Scenario : APIC ID 2 or Later Stuck at 75%
In this scenario, you wold see that APIC1 is upgraded successfully, but APIC2 is still stuck at 75%. This problem happens if the APIC1 upgrade version information is not propagated to APIC2 or later. Be aware that the svc_ifc_appliance_director
process is in charge of the version sync between APICs.
How to Troubleshoot
Step 1: Make sure that APIC1 could ping the rest of the APICs with their Tunnel End Point (TEP) IP address as this will determine whether you need to troubleshoot from the leaf switch or continue from the APIC itself. If APIC1 cannot ping APIC2, you might want to call the Technical Assistance Center (TAC) to troubleshoot the switch. If APIC1 could ping APIC2, then continue to the second step.
Step 2: Since APICs can ping each other, APIC1 version information should have been replicated to the peer, but somehow was not accepted by the peer. The version information is identified by a version timestamp. You can confirm the version timestamp of APIC1 from the CLI and APIC2 CLI which is waiting at 75%.
On APIC1
apic1# acidiag avread | grep id=1 | cut -d ' ' -f20-21
version=2.0(2f) lm(t):1(2018-07-25T18:01:04.907+11:00)
On APIC2
apic2# acidiag avread | grep id=1 | cut -d ' ' -f20-21
version=2.0(1m) lm(t):1(2018-07-25T18:20:04.907+11:00)
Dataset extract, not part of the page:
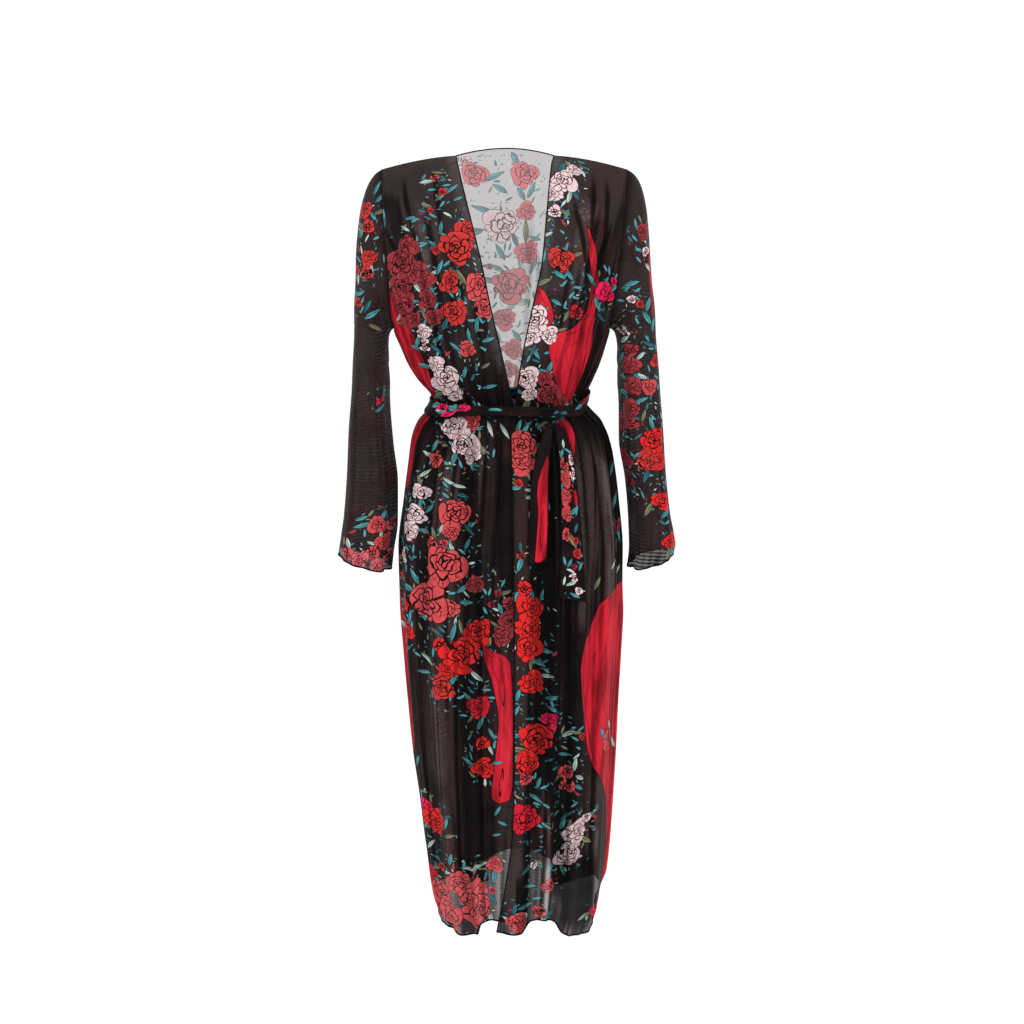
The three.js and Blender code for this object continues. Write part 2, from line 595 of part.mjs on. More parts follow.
// The belt: a rolled band round the waist, level with the front's overlap and clear of it.
function beltMesh() {
  const rows = Array.from({ length: BELT_STEPS }, (_, i) => {
    const angle = i / BELT_STEPS * 360 - 180;
    const lift = OVERLAP_LIFT * smooth((BELT_LIFT_ANGLE - Math.abs(angle)) / OVERLAP_ANGLE);
    const tall = read(BELT_LINE, 'angle', angle, 'tall');
    const middle = BELT_DROP + read(BELT_LINE, 'angle', angle, 'lower');
    return BELT_SECTION.map(({ out, up }) => {
      const drop = middle - up * tall;
      const point = bodyPoint(angle, drop);
      const away = new THREE.Vector3(point.x, point.y * BELT_SQUARENESS, 0).normalize();
      return point.addScaledVector(away, BELT_CLEAR - foldOut(angle, drop) + lift + out * BELT_THICK);
    });
  });
  const n = BELT_SECTION.length;
  const points = rows.flat();
  const faces = [];
  for (let i = 0; i < BELT_STEPS; i += 1) {
    for (let k = 0; k < n; k += 1) {
      const a = i * n + k;
      const b = i * n + (k + 1) % n;
      const c = (i + 1) % BELT_STEPS * n + (k + 1) % n;
      const d = (i + 1) % BELT_STEPS * n + k;
      faces.push(a, c, b, a, d, c);
    }
  }
  const geometry = new THREE.BufferGeometry();
  geometry.setAttribute('position', new THREE.Float32BufferAttribute(points.flatMap((p) => p.toArray()), 3));
  geometry.setIndex(faces);
  geometry.computeVertexNormals();
  return clothMesh('belt', geometry);
}

// A point just in front of the upper front panel, for what hangs on it.
function beforeFront(x, drop, clear) {
  const edge = frontAngleAt(read(FRONT_EDGES, 'drop', drop, 'over'), drop);
  const angle = frontAngleAt(x, drop);
  const point = bodyPoint(angle, drop, overlapLift(angle, edge, drop));
  point.y -= clear;
  point.z = -drop;
  return point;
}

function knotMesh() {
  const clear = BELT_CLEAR + BELT_THICK + OVERLAP_LIFT + KNOT.deep + KNOT_CLEAR;
  const centre = beforeFront(KNOT.x, KNOT.drop, clear);
  const geometry = new THREE.SphereGeometry(1, KNOT_COLUMNS, KNOT_ROWS);
  geometry.scale(KNOT.wide, KNOT.deep, KNOT.tall);
  geometry.translate(centre.x, centre.y, centre.z);
  return clothMesh('belt_knot', geometry);
}

// A flat end of the belt, hanging in front of the skirt with its middle a little proud.
function tailMesh(tail) {
  const first = tail.path[0].drop;
  const last = tail.path[tail.path.length - 1].drop;
  const rows = Array.from({ length: TAIL_ROWS + 1 }, (_, r) => {
    const drop = mix(first, last, r / TAIL_ROWS);
    const wide = read(tail.path, 'drop', drop, 'wide');
    const middle = read(tail.path, 'drop', drop, 'middle');
    const clear = read(tail.path, 'drop', drop, 'clear');
    return Array.from({ length: TAIL_COLUMNS + 1 }, (_, c) => {
      const share = c / TAIL_COLUMNS - 0.5;
      const point = beforeFront(middle + share * wide, drop, clear + tail.thick);
      point.x = middle + share * wide;
      return point;
    });
  });
  for (const row of rows) {
    const nearest = Math.min(...row.map((p) => p.y));
    for (const p of row) p.y = mix(p.y, nearest, TAIL_FLATNESS);
  }
  const inner = rows.map((row) => row.map((p) => p.clone().add(new THREE.Vector3(0, tail.thick, 0))));
  return clothMesh(tail.name, wallGeometry(rows, inner, false, -1), CRIMSON_CLOTH);
}

const kimono = new THREE.Group();
kimono.add(panelMesh('back', backRows(), -1));
kimono.add(panelMesh('front_right', frontRows(false), 1));
kimono.add(panelMesh('front_left', frontRows(true), -1));
kimono.add(sleeveMesh('sleeve_right', SLEEVE_LEFT, false));
kimono.add(sleeveMesh('sleeve_left', SLEEVE_RIGHT, true));
kimono.add(beltMesh());
kimono.add(knotMesh());
for (const tail of TAILS) kimono.add(tailMesh(tail));

export default kimono;
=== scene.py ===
"""The looks of a long sheer kimono robe: its printed net, rolled edges, seams and tie belt.

Sizes in the tables are in millimetres and degrees, as a cutter would give them, and the
finished pieces are in metres. +Z is up and the front faces -Y. Angles run round the body
from the front centre, positive to the viewer's right, and drops go down from the shoulder.
"""
import math
from typing import NamedTuple

import bmesh
import bpy
import numpy as np
from bpy.props import FloatProperty, FloatVectorProperty, IntProperty, PointerProperty
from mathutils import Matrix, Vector


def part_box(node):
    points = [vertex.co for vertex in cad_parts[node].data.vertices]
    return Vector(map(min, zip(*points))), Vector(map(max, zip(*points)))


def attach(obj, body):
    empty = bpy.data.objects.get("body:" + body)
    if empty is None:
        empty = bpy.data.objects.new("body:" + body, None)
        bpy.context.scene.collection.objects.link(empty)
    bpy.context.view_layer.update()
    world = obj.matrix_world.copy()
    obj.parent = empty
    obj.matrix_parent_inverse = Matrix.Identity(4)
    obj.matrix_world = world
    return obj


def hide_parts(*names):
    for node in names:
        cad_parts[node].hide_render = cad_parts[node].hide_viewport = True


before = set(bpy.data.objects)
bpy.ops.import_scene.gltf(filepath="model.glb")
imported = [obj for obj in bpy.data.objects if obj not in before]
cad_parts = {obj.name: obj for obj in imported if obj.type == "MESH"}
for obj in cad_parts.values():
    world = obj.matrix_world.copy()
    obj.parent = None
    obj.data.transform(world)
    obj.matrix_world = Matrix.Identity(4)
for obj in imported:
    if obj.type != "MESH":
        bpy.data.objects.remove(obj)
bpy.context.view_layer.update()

bl_info = {
    "name": "Sheer kimono robe",
    "version": (1, 0, 0),
    "blender": (4, 5, 0),
    "location": "View3D > Sidebar > Kimono",
    "description": "Builds the printed net, rolled edges, seams and tie belt of a sheer robe",
    "category": "Object",
}

MM = 0.001


def table(columns, rows):
    """The named columns of a short table, each an array with a value for each row."""
    values = np.array(rows, float)
    return {name: values[:, k] for k, name in enumerate(columns.split())}


# The form of the cloth, with the same named sizes as its solids
UNDERARM_DROP = 256
HEM_DROP = 1184
BELT_DROP = 368
RING_POWER = 2.3
NECK_LEFT, NECK_RIGHT = -77, 71
NECK_TOP = 4
NAPE_RISE, NAPE_DEPTH = 11, 52
UPPER_BACK_DEPTH = 100
SHOULDER_TIP_TOP = -17
SHOULDER_START, SHOULDER_BOW = 0.35, 1.7
SHOULDER_ARM_SHARE = 0.92
OVERLAP_LIFT, OVERLAP_ANGLE, OVERLAP_FULL_SHARE = 4.2, 16, 0.6
OVERLAP_START, OVERLAP_GROWS_OVER = 300, 60
HEM_WAVES_FROM = 900
UNDER_RISE, UNDER_RISE_ANGLE, UNDER_RISE_OVER = 17, -21, 5
FOLD_FADE, DEEP_FOLD_FADE, DEEP_FOLD = 70, 360, 20
FOLDS_START_OVER = 60
LEAST_DEPTH = 20
GATHERS_ROUND, FINE_GATHERS, FINE_GATHER_SHARE = 31, 2.3, 0.45
GATHER_REACH_UP, GATHER_REACH_DOWN = 70, 90
CREASE_RISE, CREASE_FALL = 45, 110
CREASE_BANK, CREASE_BANK_REACH = 0.45, 2.1
CREASE_LINE_FROM, CREASE_LINE_HALF = 1.2, 0.65
RIPPLES_ROUND, RIPPLE_DEPTH, RIPPLE_START, RIPPLE_GROWS_OVER = 27, 0.9, BELT_DROP + 20, 200
CHEST_RIPPLES, CHEST_RIPPLE_DEPTH, CHEST_START, CHEST_REACH = 19, 0.55, 60, 120
PLEAT_LINE_FROM, PLEAT_LINE_DARK = 0.8, 0.8
HEM_FLUTTER_OVER = 34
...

As you see, the version timestamp of APIC2 (18:20:04) which runs Version 2.0(1m) in this example is higher than the version timestamp of APIC1(18:01:04) that runs Version 2.0(2f). So, the APIC2 installer process thinks the APIC1 upgrade is not complete yet and waits at 75%. The APIC2 upgrade will kick off when the version timestamp of APIC1 goes above the version timestamp of APIC2. However, this could be lot of waiting based on the time difference. In order to recover the fabric from this state, you can open a TAC case to get assistance to troubleshoot and fix the issue from APIC1.